At this point, the team had enough Mission Dice to declare their investigation a success. Everyone had a good idea what was going on, and a plan to deal with it. The rest was basically wrap-up.

Davies was eventually restrained and brought back onto the Second Chance and the plan went ahead. Meanwhile, in the past, Mercury was brought before the head of the monastic sect. He started to explain everything that was going on and how it might be solved, as the energy pulse washed across everyone and Mercury disappeared.

In the ensuing massive tachyon field pulse, the black hole disappeared, the alien planet (and monastic order) restored to the present, and all the research scientists were alive on the planet. Mercury was careful to avoid the monks, though Davies conferred with them to help them get up to speed on what happened. Miri Peirce met with Dr. Cherenkov and determined that she now understood the behavior of tachyons better than he did. And the doctor was finally able to remove the quantum physics chip from Miri’s head and let her sleep for the first time in several days.

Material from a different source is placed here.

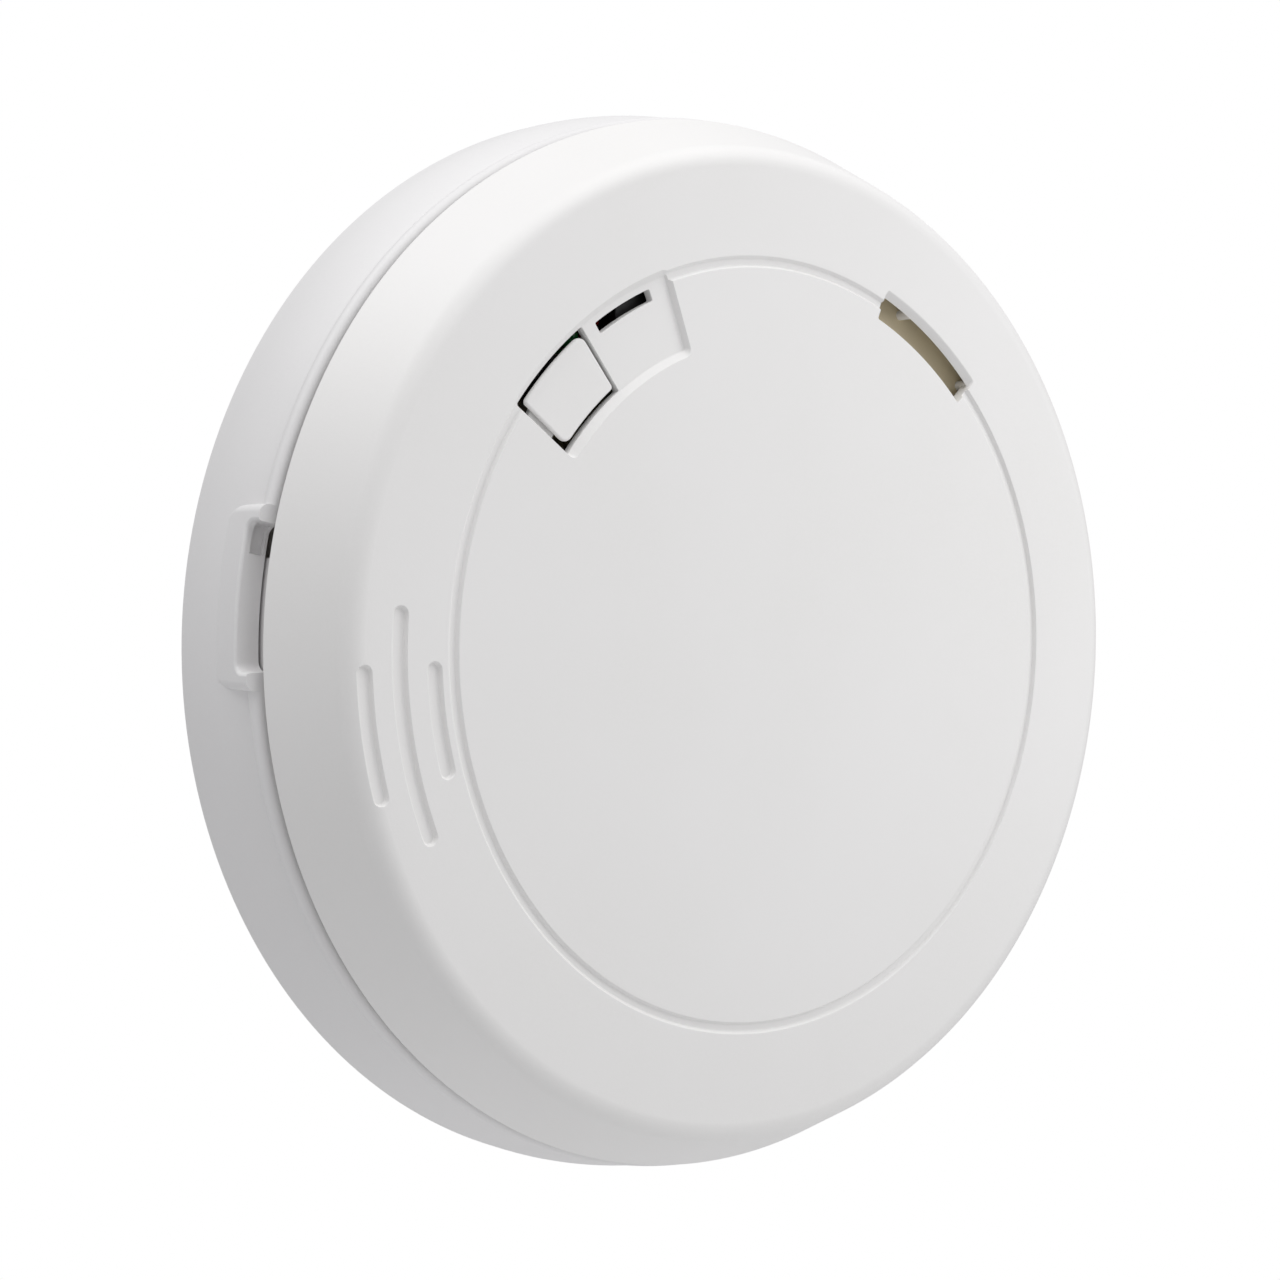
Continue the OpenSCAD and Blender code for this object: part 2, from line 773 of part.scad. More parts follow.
module control_chip() {
    color("#2a2b2e") on_wall() translate([-8, -14, 0]) {
        slab(10, 4, board_top_z + 0.1, board_top_z + 1.7);
        for (i = [0 : 7])
            translate([(i - 3.5) * 1.27, 0, 0]) {
                slab(0.4, 5, board_top_z + 0.4, board_top_z + 0.7);
                for (side = [-1, 1])
                    translate([0, side * 2.75, 0])
                        slab(0.4, 0.7, board_top_z, board_top_z + 0.7);
            }
    }
}

module boost_inductor() {
    color("#1e1f21") on_wall() at_polar(groove_r - 3.5, light_slot_a1 + 0.4) {
        bar(3.5, board_top_z, board_top_z + 1);
        bar(2.6, board_top_z, board_top_z + 5.8);
        bar(3.5, board_top_z + 4.6, board_top_z + 5.8);
    }
}

module electrolytic_capacitors() {
    color("#b7babd") on_wall()
        for (x = [24, 33])
            translate([x, -30, 0]) {
                slab(6.6, 6.6, board_top_z, board_top_z + 0.8);
                bar(3.1, board_top_z, board_top_z + 5.6);
            }
}

module ceramic_capacitors() {
    color("#b08a5e") on_wall()
        for (i = [0 : 3], j = [0 : 1])
            translate([-34 + i * 4.2, -28 - j * 5, 0])
                slab(1.25, 2, board_top_z, board_top_z + 0.9);
}

module resistors() {
    color("#303134") on_wall()
        for (i = [0 : 5], j = [0 : 1])
            translate([-10 + i * 4.2, -24 - j * 6, 0])
                slab(1.25, 2, board_top_z, board_top_z + 0.5);
}

// A 3 mm lamp on the board behind the light slot
module status_led(a) {
    at_polar((light_slot_r1 + light_slot_r2) / 2, a) {
        bar(1.9, board_top_z, board_top_z + 0.9);
        bar(1.5, board_top_z, board_top_z + 3);
        translate([0, 0, board_top_z + 3])
            sphere(r = 1.5);
    }
}

module status_led_red() {
    color("#c4302b") on_wall() status_led(light_slot_a2 - 3);
}

module status_led_green() {
    color("#3aa45a") on_wall() status_led(light_slot_a2 + 1.7);
}

module tact_switch_body() {
    color("#2c2d30") on_wall() at_tact() difference() {
        slab(tact_w, tact_w, board_top_z, tact_top_z);
        bar(plunger_r + 0.08, tact_top_z - 0.8, tact_top_z + e);
    }
}

module tact_plunger() {
    color("#17181a") on_wall() at_tact()
        bar(plunger_r, plunger_z1, plunger_z2);
}

module power_switch_body() {
    color("#35363a") on_wall() difference() {
        ring(finger_r - 3.4, finger_r + 1.2, slider_z1 + 0.6, board_z,
             slider_mid - 5.4, slider_mid + 3.4);
        ring(finger_r - 0.4, finger_r + 2, slider_mid_z - finger_half_h - slide_clear,
             slider_mid_z + finger_half_h + slide_clear,
             slider_mid - finger_half_a - slider_travel - 2 * slider_slack_a,
             slider_mid + finger_half_a + 2 * slider_slack_a);
    }
}

module power_slider() {
    color("#cfcfd2") on_wall() {
        ring(slider_r1, slider_r2, slider_z1, slider_z2, slider_a1, slider_a2);
        ring(finger_r + 3.5, slider_r1 + lap, slider_mid_z - stem_half_h,
             slider_mid_z + stem_half_h, slider_mid - stem_half_a, slider_mid + stem_half_a);
        ring(finger_r + 3.5, housing_in_r - slide_clear, slider_mid_z - 2, slider_mid_z + 2,
             slider_mid - 3.8, slider_mid + 3.8);
        ring(finger_r, finger_r + 3.5 + lap, slider_mid_z - finger_half_h,
             slider_mid_z + finger_half_h, slider_mid - finger_half_a, slider_mid + finger_half_a);
    }
}

// A pan-head screw with a cross recess; its head is at the lower end
module pan_screw(shank_r, head_r, head_h, length) {
    difference() {
        bar(head_r, 0, head_h);
        slab(head_r * 1.2, 0.6, -e, head_h / 2);
        slab(0.6, head_r * 1.2, -e, head_h / 2);
    }
    bar(shank_r, head_h - lap, length);
}

module housing_screws() {
    color("#9a9c9e") on_wall()
        for (a = BOSS_ANGLES)
            at_polar(boss_at_r, a)
                translate([0, 0, screw_head_z1])
                    pan_screw(screw_r, screw_head_r, 1.9, cover_in_z - 1.8 - screw_head_z1);
}

module board_screws() {
    color("#a5a7a9") on_wall()
        for (a = BOARD_SCREW_ANGLES)
            at_polar(board_screw_r, a)
                translate([0, 0, board_top_z + 1.3])
                    mirror([0, 0, 1])
                        pan_screw(1, 2.2, 1.3, board_t + 7);
}

mounting_bracket();
front_cover();
rear_housing();
test_button();
circuit_board();
smoke_chamber_base();
smoke_chamber_cap();
insect_screen();
infrared_led();
photodiode();
receiver_shield();
horn_housing();
horn_baffle();
piezo_disc();
piezo_ceramic();
horn_contacts();
lithium_cell();
battery_tab_positive();
battery_tab_negative();
control_chip();
boost_inductor();
electrolytic_capacitors();
ceramic_capacitors();
resistors();
status_led_red();
status_led_green();
tact_switch_body();
tact_plunger();
power_switch_body();
power_slider();
housing_screws();
board_screws();
rating_label();
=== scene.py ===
"""Looks for a slim round smoke alarm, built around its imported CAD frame.

The alarm hangs on a wall: X runs to its right, Z up, and its face looks along -Y.
Pieces are modelled lying on their backs, as on a bench, with Z out of the wall,
and hang() then stands them up. Sizes in the classes are in millimetres.
"""

import json
import logging
import math
from collections.abc import Sequence
from dataclasses import dataclass
from enum import Enum

import bpy
from mathutils import Matrix, Vector

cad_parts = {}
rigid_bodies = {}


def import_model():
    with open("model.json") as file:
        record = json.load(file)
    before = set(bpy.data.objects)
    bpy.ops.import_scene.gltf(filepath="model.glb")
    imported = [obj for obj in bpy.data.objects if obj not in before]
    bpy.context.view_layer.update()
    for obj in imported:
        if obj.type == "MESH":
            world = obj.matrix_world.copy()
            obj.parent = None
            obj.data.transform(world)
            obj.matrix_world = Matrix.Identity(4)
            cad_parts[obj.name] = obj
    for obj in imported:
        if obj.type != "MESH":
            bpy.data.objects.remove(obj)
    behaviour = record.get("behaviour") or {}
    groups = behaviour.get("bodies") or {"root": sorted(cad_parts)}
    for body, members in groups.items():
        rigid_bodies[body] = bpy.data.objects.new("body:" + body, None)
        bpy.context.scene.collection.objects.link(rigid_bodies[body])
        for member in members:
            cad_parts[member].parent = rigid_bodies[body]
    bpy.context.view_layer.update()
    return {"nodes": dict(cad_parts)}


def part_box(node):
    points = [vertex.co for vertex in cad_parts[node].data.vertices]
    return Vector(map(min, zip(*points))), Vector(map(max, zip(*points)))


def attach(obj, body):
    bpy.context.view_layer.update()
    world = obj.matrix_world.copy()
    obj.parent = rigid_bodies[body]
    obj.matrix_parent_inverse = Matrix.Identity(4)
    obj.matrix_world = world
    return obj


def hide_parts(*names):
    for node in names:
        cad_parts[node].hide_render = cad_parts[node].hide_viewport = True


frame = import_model()

MM = 0.001
LOG = logging.getLogger("smoke_alarm")

# Facets round the two large turnings, the small posts and the plain bars
BODY_FACETS = 240
POST_FACETS = 36
BAR_FACETS = 40
# Facets up the bracket's skirt, round its bead, round its window's rim and round the lips
SKIRT_FACETS = 8
BEAD_FACETS = 9
RIM_FACETS = 6
LIP_FACETS = 3
# Largest turn of one facet of a rounded corner, and the turn that counts as a sharp edge
ARC_STEP = math.radians(16)
SHARP_EDGE = math.radians(40)
# Longest flat stretch of a piece that is bent, points closer than this are one point, and
# the smallest rounding that an outline keeps as it shrinks, all in millimetres
BEND_STEP = 1.2
SAME_POINT = 0.0005
LEAST_CORNER = 0.03
# How far a cutter reaches past the surface that it opens, in millimetres
PAST = 1.0
# Gap between the button's post and the switch's plunger, in millimetres
POST_GAP = 0.08

Point = tuple[float, float, float]
Flat = tuple[float, float]


# ---------------------------------------------------------------- bench work


def focus(obj: bpy.types.Object) -> None:
    """Selects one object alone and makes it the active one.

    Args:
        obj: The object that the next operators act on.
    """
    bpy.ops.object.select_all(action="DESELECT")
    obj.select_set(True)
    bpy.context.view_layer.objects.active = obj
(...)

The crew were all able to buy off their Stress penalties and replenish their ship’s die pools, ending with slightly more than they started with. (The suggestion that I hand out about as many Stress dice as their Mission goal seemed like a good guideline.)

In the end, it seemed like everyone had fun and the game worked. We are supposed to play again on Sunday, even, which is a good sign that everyone enjoyed it.